Background Story to the works:

Coming and Going But Never Leaving was originally made with another work titled Waiting to Cross. They work together under the umbrella title “The Great Grey Greasy Limpopo”. I had adapted the phrase from a short story titled “Elephants Child” by Rudyard Kipling published in 1902 , as it reflected poignantly the complex history of the region and brought to the fore the river as the location for both the works.

The two pieces however were made after a deeply emotional encounter I had had in the summer of 2007. I was visiting my brother who was living on the Zimbabwe side of the Limpopo river. Like him I had grown up on this river bank – our view being the South African side. During Apartheid in South Africa the South African Defence force soldiers watched us; hiding in the bushes with binoculars watching us eat breakfast and go about our lives. Every now and then they would send a military chopper over the house and glare down on us, their legs dangling over the edge of the chopper. As kids we would play tricks – getting older brothers to dress in guerrilla gear and march up and down the front of the house, pandemonium would break out and trucks with big guns would come rushing up on the SA side. We would run and hide till our parents found us and gave us a stern talking to.

In 2007 the situation in Zimbabwe was at a tipping point, the economy had crashed and it was almost impossible to buy even basic supplies in Zimbabwe. Zimbabwe Military police had moved into my parents home in 2003, where they sat in their hides high above the river watching for what we call “border jumpers”: Zimbabweans illegally crossing the Limpopo River into South Africa, not only to find work and money, but some simply crossing to get basic supplies like bread and vegetables. Down the river an odd economy had begun around people who had lived on those banks all their lives, helping people cross and smuggle everything from bread to blood diamonds through the border.

In December, which is high summer, the river (which was mostly dry the rest of the year) would flood its banks, and crocodiles would come down river from Botswana making the river crossing incredibly dangerous. Young boys acted as touts, making small amounts of money to either canoe people across or when the floods had subsided, show people the shallowest places to walk across.

It was a story that one of these boys told me that led me to making these works. He had been helping a couple with their baby cross over, the father had made it to the other side and was waiting for the mother and baby. The boy was with the mother, who was petrified of the water, she slipped and dropped the baby. The boy chased after the baby, but the mother on seeing this was devastated and let herself be taken by the current. The boy had no choice but to take after the mother, as he tried to help her but dropped the baby who was then taken by the current. This story pushed me that little bit further that summer.

On Coming and Going But Never Leaving :

is an interactive video work that lets the viewer navigate video of an illegal dawn crossing of the Limpopo river, to the SA side and back again. It plays on the notion of a game; a game controller (covered in Zimbabwe dollars) is the navigation device. The ‘player’ can only ‘walk’ between the Zimbabwe riverbank and the SA riverbank, eternally stuck on the river and never able to move beyond either bank.

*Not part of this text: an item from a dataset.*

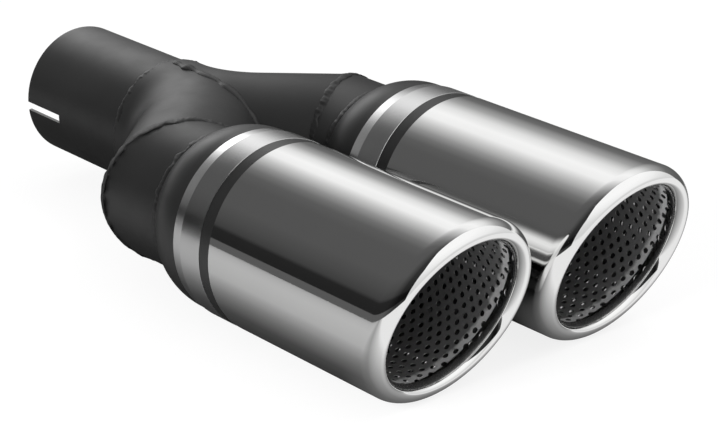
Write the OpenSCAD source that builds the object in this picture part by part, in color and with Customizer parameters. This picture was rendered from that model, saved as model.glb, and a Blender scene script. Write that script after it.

The Limpopo valley has incredible natural beauty, when filming the crossing by myself that morning I could hear a lion roaring not too far away and some birds and antelope had gathered at the pools to drink before it become too light. By itself the video gives no indication of the fear experienced in making that crossing. It was for this reason that I made the video into a ‘game’. I worked with the back and forward video, blurring, grading and pixelating the video – creating with this an anxiety for the viewer not only because of the rapid shifts but because it breaks ‘visibility’ for the ‘player’. At certain points I created ‘pause’ moments (arrows indicate these) in which the player can stop and ‘look around’ – these bits of video are kept at their original form showing the natural beauty of the riverbed. Along the way and between these pause moments if the player tries to control left or right, text appears: this starts with quotes from the young mans story and as one moves toward SA it becomes commentary on the political situation in Zimbabwe.

What I describe above is the basic navigation and interaction with the main video. I also made all the other buttons on the controller active. The Y button (left top) will take you to a scene high above the river, as if you were scoping out the scene to see where it is possible to cross. The A button (under Y) will take you to a telescoping close up of the border fence on the SA side. The buttons on the back of the controller all trigger sound recordings: three of these are sound bites on getting supplies and news reports, while the fourth is a closer recording I made of the lion I heard while crossing.

For the participant /viewer the relationship between the concept of game and the fear factor that comes with this, is played up against an understanding that this is an interactive video work filmed on location and is far from playful.